Quand la guerre est déclarée, Steinlen a cinquante-cinq ans. L’homme est trop âgé pour combattre. Anarchiste, antimilitariste, il ne se joint pas aux élans patriotiques de ses confrères illustrateurs, même s’il compose quelques images allégoriques de la Liberté et de la Nation. Le malheur des populations en exode et les atrocités allemandes qui le révoltent2 seront parmi ses premiers sujets. Durant le conflit, Steinlen reste lui-même : attentif aux petites gens de l’arrière et aux « ouvriers de la guerre ». « L’anarchisme de Steinlen est l’inspiration même de la Révolution des civils faisant la guerre finale à la guerre elle-même. » écrit Camille Mauclair3 qui ajoute : « Pour faire de très belles choses, il aura suffi à Steinlen de regarder profondément en lui-même, de rester profondément logique avec lui-même ».

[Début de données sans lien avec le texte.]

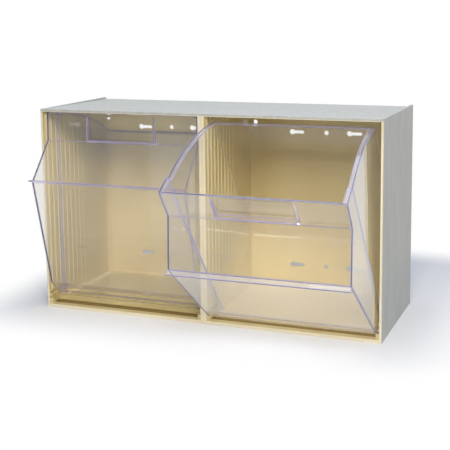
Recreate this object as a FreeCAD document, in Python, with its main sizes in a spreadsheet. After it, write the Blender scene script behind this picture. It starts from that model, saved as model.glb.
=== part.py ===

« Permissionnaire à la canne »
lithographie, 1916

« Femme et ses trois enfants »
lithographie, 1916

« Départ »
lithographie, 1916

La production de guerre

Un grand nombre de ses œuvres prennent alors pour motifs des femmes, des enfants, des vieillards que la guerre plonge dans l’attente, l’exode voire parfois la misère. Il multiplie aussi les représentations de soldats permissionnaires observés dans les gares parisiennes et croqués sur le vif dans des scènes souvent touchantes.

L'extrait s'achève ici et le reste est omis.